O esforço legislativo na última semana para a aprovação da Proposta de Emenda à Constituição (PEC) que turbina uma série de benefícios sociais – conhecida como PEC Kamikaze – fez com que a votação do Projeto de Lei das Debêntures de Infraestrutura (PL 2646/2020) fosse deixada de lado neste momento.
Apesar de o PL constar entre as prioridades do governo federal para este ano, a base do presidente Jair Bolsonaro (PL) preferiu destacar medidas que podem trazer retornos eleitorais de curto prazo por conta das eleições de outubro. Segundo o JOTA apurou, haverá uma tentativa de pautar o projeto depois do recesso. No entanto, entidades representativas do setor de infraestrutura, que participaram da articulação do projeto, não estão mais tão esperançosas.
O PL está parado no Senado desde o ano passado, quando foi aprovado na Câmara dos Deputados.

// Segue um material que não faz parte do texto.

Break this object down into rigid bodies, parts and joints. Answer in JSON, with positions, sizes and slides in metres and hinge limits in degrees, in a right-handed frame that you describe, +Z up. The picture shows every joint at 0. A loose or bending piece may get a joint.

A reportagem tentou falar com o relator do projeto, o senador Wellington Fagundes (PL-MT), mas sua assessoria informou que ele só se manifestará sobre o assunto depois que receber o relatório da consultoria do Senado sobre o PL – o que deve acontecer em agosto.
Acompanhado de perto pelo mercado financeiro, o PL 2646/2020 cria as debêntures de infraestrutura, que seriam emitidas por concessionárias de serviços públicos para financiar grandes projetos do setor.
Atualmente já existe a chamada debênture incentivada, que concede benefício para as pessoas físicas, ou seja, em geral pequenos investidores. No projeto que está em trâmite, os atrativos são para os fundos de investimentos institucionais, que possuem estrutura de passivos de longo prazo. A ideia seria atrair investimentos deste tipo especificamente em projetos de infraestrutura – que custam bilhões de reais.
A Associação Brasileira da Infraestrutura e das Indústrias de Base (ABDIB), uma das entidades que participou da articulação do projeto, divulgou uma nota em que manifesta “preocupação com o avanço de medidas extremamente prejudiciais à estabilidade econômica do país na agenda do Congresso Nacional e alerta para os riscos que as medidas contidas na PEC nº 15 (PEC Kamikaze) representam para a já combalida economia brasileira e sua imagem perante o mercado e investidores internacionais”.
O presidente da ABDIB, Venilton Tadini, lamenta que o Congresso tenha optado por orientar questões de curto prazo e postergar os projetos com soluções para grandes investimentos a médio e longo prazo.
“Isso é um perigo. Nós vínhamos desde 2019 em um processo muito importante de aprovação para medidas de infraestrutura, numa agenda legislativa muito positiva. É uma pena interromper esse processo esse ano, principalmente pela qualidade dos projetos já aprovados” afirma Tadini. “A necessidade de recursos é muito substantiva e, para isso, o PL das Debêntures de Infraestrutura é fundamental. Esperamos que pelo menos esse projeto ainda seja votado neste ano.”
Para Tadini, usar a grave crise social que o país enfrenta, e que foi gerada justamente pela paralisia da economia, como pretexto para a adoção de medidas eleitoreiras – que devem provocar uma paralisia ainda maior –, é preocupante.
“Isto revela uma falta de compromisso com a pauta que realmente importa para que o país supere o atraso e retome o crescimento. Mostra, além disso, a opção por soluções que podem reconduzir o país a momentos trágicos de sua história econômica que todos julgávamos superados”, afirma o presidente da ABDIB.
“As medidas anunciadas, além disso, absorverão recursos que gerariam efeitos mais consistentes se fossem destinados à saúde, à educação e às obras de infraestrutura que, além de gerar centenas de milhares de emprego, são essenciais para a ativação do sistema produtivo nacional”, conclui.